:: Data lines

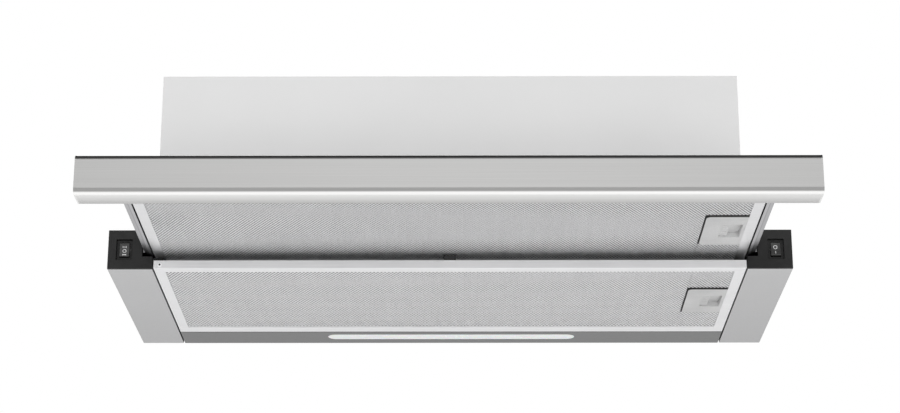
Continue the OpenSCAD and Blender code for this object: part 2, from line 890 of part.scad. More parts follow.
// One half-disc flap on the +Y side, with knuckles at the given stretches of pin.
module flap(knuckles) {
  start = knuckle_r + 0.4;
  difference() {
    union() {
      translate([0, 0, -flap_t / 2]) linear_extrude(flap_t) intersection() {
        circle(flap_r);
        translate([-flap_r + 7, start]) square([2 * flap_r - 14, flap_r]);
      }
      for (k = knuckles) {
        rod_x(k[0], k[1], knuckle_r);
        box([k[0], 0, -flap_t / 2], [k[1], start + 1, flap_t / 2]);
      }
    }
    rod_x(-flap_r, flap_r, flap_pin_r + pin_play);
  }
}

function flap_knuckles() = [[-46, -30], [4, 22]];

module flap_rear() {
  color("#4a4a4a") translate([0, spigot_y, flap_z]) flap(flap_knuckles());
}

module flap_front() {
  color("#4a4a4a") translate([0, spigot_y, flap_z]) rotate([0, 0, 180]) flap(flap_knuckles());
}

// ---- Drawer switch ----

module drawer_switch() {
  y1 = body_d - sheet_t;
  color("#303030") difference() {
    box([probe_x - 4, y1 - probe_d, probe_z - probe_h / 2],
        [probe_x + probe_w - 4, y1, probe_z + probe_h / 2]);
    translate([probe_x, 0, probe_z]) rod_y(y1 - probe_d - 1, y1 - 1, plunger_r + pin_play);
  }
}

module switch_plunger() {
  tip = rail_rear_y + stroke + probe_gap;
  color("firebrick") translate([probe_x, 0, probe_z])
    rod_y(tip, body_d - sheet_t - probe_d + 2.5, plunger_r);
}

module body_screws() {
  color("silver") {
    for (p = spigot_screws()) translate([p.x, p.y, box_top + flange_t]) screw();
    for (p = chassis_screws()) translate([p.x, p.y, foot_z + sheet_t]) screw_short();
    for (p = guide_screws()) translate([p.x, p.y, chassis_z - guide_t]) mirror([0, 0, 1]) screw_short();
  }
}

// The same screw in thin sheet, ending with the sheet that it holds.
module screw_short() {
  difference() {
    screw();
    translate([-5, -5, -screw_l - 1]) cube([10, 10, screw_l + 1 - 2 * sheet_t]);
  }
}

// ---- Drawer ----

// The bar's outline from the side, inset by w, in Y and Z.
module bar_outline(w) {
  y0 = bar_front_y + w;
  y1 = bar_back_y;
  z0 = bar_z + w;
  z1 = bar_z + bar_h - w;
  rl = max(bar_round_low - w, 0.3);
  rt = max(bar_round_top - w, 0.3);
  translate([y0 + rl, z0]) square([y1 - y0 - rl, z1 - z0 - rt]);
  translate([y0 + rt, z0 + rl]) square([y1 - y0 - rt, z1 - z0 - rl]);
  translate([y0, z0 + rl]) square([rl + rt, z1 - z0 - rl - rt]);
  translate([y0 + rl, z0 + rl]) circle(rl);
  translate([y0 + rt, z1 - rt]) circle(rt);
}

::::

- [Your objective]: Restate the data above exactly, keeping each word as it stands.

- [Complete answer]:
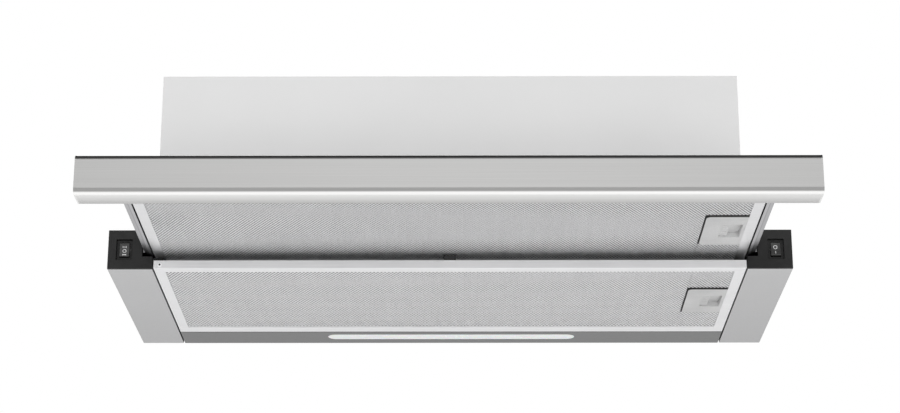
Continue the OpenSCAD and Blender code for this object: part 2, from line 890 of part.scad. More parts follow.
// One half-disc flap on the +Y side, with knuckles at the given stretches of pin.
module flap(knuckles) {
  start = knuckle_r + 0.4;
  difference() {
    union() {
      translate([0, 0, -flap_t / 2]) linear_extrude(flap_t) intersection() {
        circle(flap_r);
        translate([-flap_r + 7, start]) square([2 * flap_r - 14, flap_r]);
      }
      for (k = knuckles) {
        rod_x(k[0], k[1], knuckle_r);
        box([k[0], 0, -flap_t / 2], [k[1], start + 1, flap_t / 2]);
      }
    }
    rod_x(-flap_r, flap_r, flap_pin_r + pin_play);
  }
}

function flap_knuckles() = [[-46, -30], [4, 22]];

module flap_rear() {
  color("#4a4a4a") translate([0, spigot_y, flap_z]) flap(flap_knuckles());
}

module flap_front() {
  color("#4a4a4a") translate([0, spigot_y, flap_z]) rotate([0, 0, 180]) flap(flap_knuckles());
}

// ---- Drawer switch ----

module drawer_switch() {
  y1 = body_d - sheet_t;
  color("#303030") difference() {
    box([probe_x - 4, y1 - probe_d, probe_z - probe_h / 2],
        [probe_x + probe_w - 4, y1, probe_z + probe_h / 2]);
    translate([probe_x, 0, probe_z]) rod_y(y1 - probe_d - 1, y1 - 1, plunger_r + pin_play);
  }
}

module switch_plunger() {
  tip = rail_rear_y + stroke + probe_gap;
  color("firebrick") translate([probe_x, 0, probe_z])
    rod_y(tip, body_d - sheet_t - probe_d + 2.5, plunger_r);
}

module body_screws() {
  color("silver") {
    for (p = spigot_screws()) translate([p.x, p.y, box_top + flange_t]) screw();
    for (p = chassis_screws()) translate([p.x, p.y, foot_z + sheet_t]) screw_short();
    for (p = guide_screws()) translate([p.x, p.y, chassis_z - guide_t]) mirror([0, 0, 1]) screw_short();
  }
}

// The same screw in thin sheet, ending with the sheet that it holds.
module screw_short() {
  difference() {
    screw();
    translate([-5, -5, -screw_l - 1]) cube([10, 10, screw_l + 1 - 2 * sheet_t]);
  }
}

// ---- Drawer ----

// The bar's outline from the side, inset by w, in Y and Z.
module bar_outline(w) {
  y0 = bar_front_y + w;
  y1 = bar_back_y;
  z0 = bar_z + w;
  z1 = bar_z + bar_h - w;
  rl = max(bar_round_low - w, 0.3);
  rt = max(bar_round_top - w, 0.3);
  translate([y0 + rl, z0]) square([y1 - y0 - rl, z1 - z0 - rt]);
  translate([y0 + rt, z0 + rl]) square([y1 - y0 - rt, z1 - z0 - rl]);
  translate([y0, z0 + rl]) square([rl + rt, z1 - z0 - rl - rt]);
  translate([y0 + rl, z0 + rl]) circle(rl);
  translate([y0 + rt, z1 - rt]) circle(rt);
}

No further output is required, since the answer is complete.